Data excerpts:
---

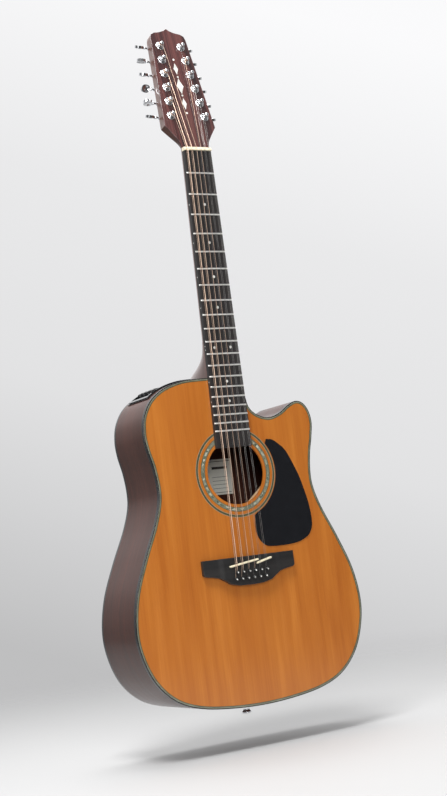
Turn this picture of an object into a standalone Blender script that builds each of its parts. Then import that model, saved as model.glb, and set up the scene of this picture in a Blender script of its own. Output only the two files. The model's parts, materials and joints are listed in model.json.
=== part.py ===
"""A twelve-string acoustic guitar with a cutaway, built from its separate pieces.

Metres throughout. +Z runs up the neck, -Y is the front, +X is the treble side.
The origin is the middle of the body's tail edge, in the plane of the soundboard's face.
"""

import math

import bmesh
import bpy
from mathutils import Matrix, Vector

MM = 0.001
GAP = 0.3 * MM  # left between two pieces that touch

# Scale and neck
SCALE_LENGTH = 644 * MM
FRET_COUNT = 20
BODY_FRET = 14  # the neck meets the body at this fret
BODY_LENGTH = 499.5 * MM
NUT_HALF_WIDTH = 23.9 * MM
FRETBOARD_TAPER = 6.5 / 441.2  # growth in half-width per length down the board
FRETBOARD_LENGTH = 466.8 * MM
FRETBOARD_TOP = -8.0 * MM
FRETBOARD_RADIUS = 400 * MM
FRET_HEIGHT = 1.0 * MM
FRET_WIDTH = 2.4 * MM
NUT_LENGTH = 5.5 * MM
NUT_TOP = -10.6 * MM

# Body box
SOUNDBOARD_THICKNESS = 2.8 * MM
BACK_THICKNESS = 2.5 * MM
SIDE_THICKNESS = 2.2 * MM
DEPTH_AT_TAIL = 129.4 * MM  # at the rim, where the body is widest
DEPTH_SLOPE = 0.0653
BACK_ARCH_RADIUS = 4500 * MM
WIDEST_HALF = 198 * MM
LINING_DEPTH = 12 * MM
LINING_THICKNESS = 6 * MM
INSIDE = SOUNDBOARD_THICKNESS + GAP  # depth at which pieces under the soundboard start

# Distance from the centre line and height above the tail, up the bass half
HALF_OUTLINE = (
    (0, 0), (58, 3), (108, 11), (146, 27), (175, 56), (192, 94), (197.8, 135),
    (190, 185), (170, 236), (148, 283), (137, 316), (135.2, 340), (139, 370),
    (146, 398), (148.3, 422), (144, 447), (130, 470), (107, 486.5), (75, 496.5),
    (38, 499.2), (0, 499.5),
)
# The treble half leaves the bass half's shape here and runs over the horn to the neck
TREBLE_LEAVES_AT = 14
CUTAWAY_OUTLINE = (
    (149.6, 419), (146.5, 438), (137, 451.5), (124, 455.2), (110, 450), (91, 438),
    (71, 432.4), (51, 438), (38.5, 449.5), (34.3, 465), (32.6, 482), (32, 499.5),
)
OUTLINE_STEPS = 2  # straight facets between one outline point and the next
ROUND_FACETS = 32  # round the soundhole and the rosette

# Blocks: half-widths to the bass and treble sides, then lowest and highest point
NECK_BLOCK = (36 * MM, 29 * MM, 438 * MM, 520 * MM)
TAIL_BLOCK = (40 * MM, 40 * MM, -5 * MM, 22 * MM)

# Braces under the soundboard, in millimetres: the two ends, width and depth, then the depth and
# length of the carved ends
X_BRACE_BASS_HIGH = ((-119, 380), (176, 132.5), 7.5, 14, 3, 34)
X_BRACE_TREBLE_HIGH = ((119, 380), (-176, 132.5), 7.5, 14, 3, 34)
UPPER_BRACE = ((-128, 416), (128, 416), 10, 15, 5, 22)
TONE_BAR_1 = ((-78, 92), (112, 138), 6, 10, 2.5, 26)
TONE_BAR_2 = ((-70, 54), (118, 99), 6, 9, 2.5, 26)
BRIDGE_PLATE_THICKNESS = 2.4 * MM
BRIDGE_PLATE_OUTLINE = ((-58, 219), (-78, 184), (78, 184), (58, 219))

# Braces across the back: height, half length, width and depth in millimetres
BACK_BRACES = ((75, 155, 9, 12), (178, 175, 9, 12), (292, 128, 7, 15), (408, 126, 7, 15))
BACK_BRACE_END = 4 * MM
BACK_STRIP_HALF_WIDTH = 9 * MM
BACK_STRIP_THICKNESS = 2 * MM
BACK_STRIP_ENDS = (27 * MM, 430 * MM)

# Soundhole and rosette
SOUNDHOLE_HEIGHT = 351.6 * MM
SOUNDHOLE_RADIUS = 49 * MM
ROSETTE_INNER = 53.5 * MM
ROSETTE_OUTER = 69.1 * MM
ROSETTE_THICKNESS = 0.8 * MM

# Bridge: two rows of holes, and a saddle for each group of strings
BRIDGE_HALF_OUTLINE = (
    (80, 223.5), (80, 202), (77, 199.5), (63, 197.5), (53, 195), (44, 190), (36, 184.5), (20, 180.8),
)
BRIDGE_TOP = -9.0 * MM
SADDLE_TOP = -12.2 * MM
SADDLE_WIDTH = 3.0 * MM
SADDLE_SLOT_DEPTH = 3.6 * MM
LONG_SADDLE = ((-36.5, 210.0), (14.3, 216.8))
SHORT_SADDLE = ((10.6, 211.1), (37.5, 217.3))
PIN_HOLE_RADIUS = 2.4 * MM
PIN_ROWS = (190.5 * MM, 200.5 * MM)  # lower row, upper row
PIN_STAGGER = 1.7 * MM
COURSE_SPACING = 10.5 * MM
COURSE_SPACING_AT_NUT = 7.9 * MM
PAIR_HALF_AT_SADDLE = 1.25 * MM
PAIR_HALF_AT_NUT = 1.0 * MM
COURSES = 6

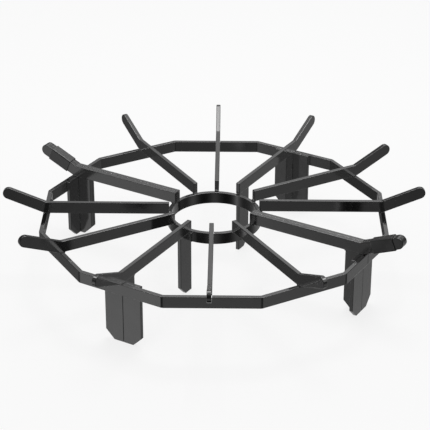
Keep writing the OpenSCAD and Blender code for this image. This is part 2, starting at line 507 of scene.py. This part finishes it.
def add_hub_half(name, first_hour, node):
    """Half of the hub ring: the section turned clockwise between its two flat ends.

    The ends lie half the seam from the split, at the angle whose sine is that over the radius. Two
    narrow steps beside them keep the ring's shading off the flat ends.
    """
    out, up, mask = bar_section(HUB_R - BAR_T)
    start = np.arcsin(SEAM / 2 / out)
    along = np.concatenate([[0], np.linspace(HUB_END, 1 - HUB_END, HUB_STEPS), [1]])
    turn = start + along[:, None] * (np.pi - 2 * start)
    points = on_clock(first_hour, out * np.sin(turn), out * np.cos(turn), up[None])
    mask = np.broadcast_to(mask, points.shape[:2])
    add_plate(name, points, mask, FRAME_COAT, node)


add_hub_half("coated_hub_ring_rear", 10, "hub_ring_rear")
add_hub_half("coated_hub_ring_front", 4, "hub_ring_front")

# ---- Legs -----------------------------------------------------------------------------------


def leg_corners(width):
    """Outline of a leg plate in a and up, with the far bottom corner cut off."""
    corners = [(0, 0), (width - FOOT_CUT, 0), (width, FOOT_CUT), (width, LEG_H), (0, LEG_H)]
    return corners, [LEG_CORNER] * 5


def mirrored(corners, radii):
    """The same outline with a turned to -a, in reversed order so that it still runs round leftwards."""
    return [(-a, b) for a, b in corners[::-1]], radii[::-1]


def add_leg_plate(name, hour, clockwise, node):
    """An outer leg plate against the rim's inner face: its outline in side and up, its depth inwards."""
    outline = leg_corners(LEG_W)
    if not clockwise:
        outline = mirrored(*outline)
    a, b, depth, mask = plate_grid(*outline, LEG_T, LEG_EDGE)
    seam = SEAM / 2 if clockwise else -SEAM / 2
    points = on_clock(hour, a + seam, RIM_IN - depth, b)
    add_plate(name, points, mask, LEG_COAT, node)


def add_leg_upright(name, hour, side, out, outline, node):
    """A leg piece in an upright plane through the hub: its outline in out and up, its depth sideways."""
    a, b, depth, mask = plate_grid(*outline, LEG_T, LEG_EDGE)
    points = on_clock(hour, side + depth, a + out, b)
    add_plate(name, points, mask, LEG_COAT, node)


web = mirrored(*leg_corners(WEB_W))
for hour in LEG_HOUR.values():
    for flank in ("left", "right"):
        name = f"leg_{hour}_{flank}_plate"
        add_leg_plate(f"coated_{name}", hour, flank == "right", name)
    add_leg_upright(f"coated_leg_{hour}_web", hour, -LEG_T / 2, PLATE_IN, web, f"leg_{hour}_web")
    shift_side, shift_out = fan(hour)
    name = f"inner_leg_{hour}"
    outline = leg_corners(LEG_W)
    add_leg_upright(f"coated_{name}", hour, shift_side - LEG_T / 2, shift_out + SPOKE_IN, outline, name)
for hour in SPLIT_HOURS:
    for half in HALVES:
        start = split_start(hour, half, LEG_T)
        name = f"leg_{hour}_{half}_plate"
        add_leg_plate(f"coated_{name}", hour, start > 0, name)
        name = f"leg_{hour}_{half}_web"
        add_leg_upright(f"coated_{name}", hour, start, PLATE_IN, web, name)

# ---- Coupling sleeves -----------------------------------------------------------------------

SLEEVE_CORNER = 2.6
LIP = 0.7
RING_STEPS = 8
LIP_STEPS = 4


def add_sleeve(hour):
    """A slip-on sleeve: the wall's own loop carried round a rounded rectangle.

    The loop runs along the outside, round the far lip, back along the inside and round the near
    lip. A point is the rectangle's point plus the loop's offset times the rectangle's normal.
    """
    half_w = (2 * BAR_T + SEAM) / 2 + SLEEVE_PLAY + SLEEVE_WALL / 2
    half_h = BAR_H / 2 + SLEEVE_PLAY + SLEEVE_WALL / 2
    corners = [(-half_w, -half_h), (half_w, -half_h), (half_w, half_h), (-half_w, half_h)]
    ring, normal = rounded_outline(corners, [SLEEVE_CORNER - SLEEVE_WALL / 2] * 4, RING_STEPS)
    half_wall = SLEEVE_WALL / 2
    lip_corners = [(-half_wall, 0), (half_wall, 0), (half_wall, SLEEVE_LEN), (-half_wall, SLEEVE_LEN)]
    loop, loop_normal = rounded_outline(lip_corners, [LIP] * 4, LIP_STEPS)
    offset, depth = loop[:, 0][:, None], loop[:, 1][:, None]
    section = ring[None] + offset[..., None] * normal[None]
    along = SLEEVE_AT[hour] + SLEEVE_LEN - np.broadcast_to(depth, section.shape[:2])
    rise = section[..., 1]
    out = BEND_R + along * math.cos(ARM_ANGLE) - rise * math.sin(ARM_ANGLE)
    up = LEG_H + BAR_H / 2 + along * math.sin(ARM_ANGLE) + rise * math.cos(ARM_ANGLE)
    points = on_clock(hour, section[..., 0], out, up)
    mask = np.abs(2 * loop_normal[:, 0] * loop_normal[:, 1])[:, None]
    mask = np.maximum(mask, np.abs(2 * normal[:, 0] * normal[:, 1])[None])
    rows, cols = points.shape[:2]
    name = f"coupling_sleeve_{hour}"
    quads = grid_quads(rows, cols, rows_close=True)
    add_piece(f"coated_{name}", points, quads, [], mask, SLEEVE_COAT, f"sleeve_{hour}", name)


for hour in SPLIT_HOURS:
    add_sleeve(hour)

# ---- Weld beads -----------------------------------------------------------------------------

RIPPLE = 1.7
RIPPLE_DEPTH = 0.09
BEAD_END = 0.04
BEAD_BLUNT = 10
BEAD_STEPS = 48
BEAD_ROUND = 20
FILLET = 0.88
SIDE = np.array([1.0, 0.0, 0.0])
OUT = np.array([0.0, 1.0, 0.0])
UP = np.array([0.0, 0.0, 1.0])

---

Using the data above, restate word for word the lines from its opening line through the line that contains "INSIDE = SOUNDBOARD_THICKNESS", and no more.

Full answer:
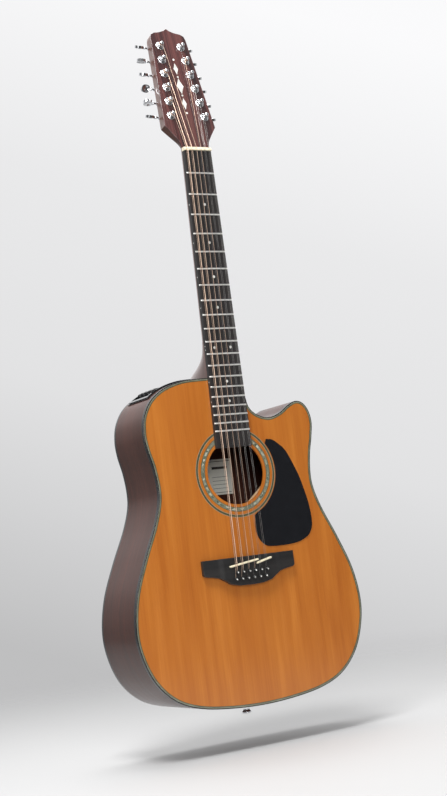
Turn this picture of an object into a standalone Blender script that builds each of its parts. Then import that model, saved as model.glb, and set up the scene of this picture in a Blender script of its own. Output only the two files. The model's parts, materials and joints are listed in model.json.
=== part.py ===
"""A twelve-string acoustic guitar with a cutaway, built from its separate pieces.

Metres throughout. +Z runs up the neck, -Y is the front, +X is the treble side.
The origin is the middle of the body's tail edge, in the plane of the soundboard's face.
"""

import math

import bmesh
import bpy
from mathutils import Matrix, Vector

MM = 0.001
GAP = 0.3 * MM  # left between two pieces that touch

# Scale and neck
SCALE_LENGTH = 644 * MM
FRET_COUNT = 20
BODY_FRET = 14  # the neck meets the body at this fret
BODY_LENGTH = 499.5 * MM
NUT_HALF_WIDTH = 23.9 * MM
FRETBOARD_TAPER = 6.5 / 441.2  # growth in half-width per length down the board
FRETBOARD_LENGTH = 466.8 * MM
FRETBOARD_TOP = -8.0 * MM
FRETBOARD_RADIUS = 400 * MM
FRET_HEIGHT = 1.0 * MM
FRET_WIDTH = 2.4 * MM
NUT_LENGTH = 5.5 * MM
NUT_TOP = -10.6 * MM

# Body box
SOUNDBOARD_THICKNESS = 2.8 * MM
BACK_THICKNESS = 2.5 * MM
SIDE_THICKNESS = 2.2 * MM
DEPTH_AT_TAIL = 129.4 * MM  # at the rim, where the body is widest
DEPTH_SLOPE = 0.0653
BACK_ARCH_RADIUS = 4500 * MM
WIDEST_HALF = 198 * MM
LINING_DEPTH = 12 * MM
LINING_THICKNESS = 6 * MM
INSIDE = SOUNDBOARD_THICKNESS + GAP  # depth at which pieces under the soundboard start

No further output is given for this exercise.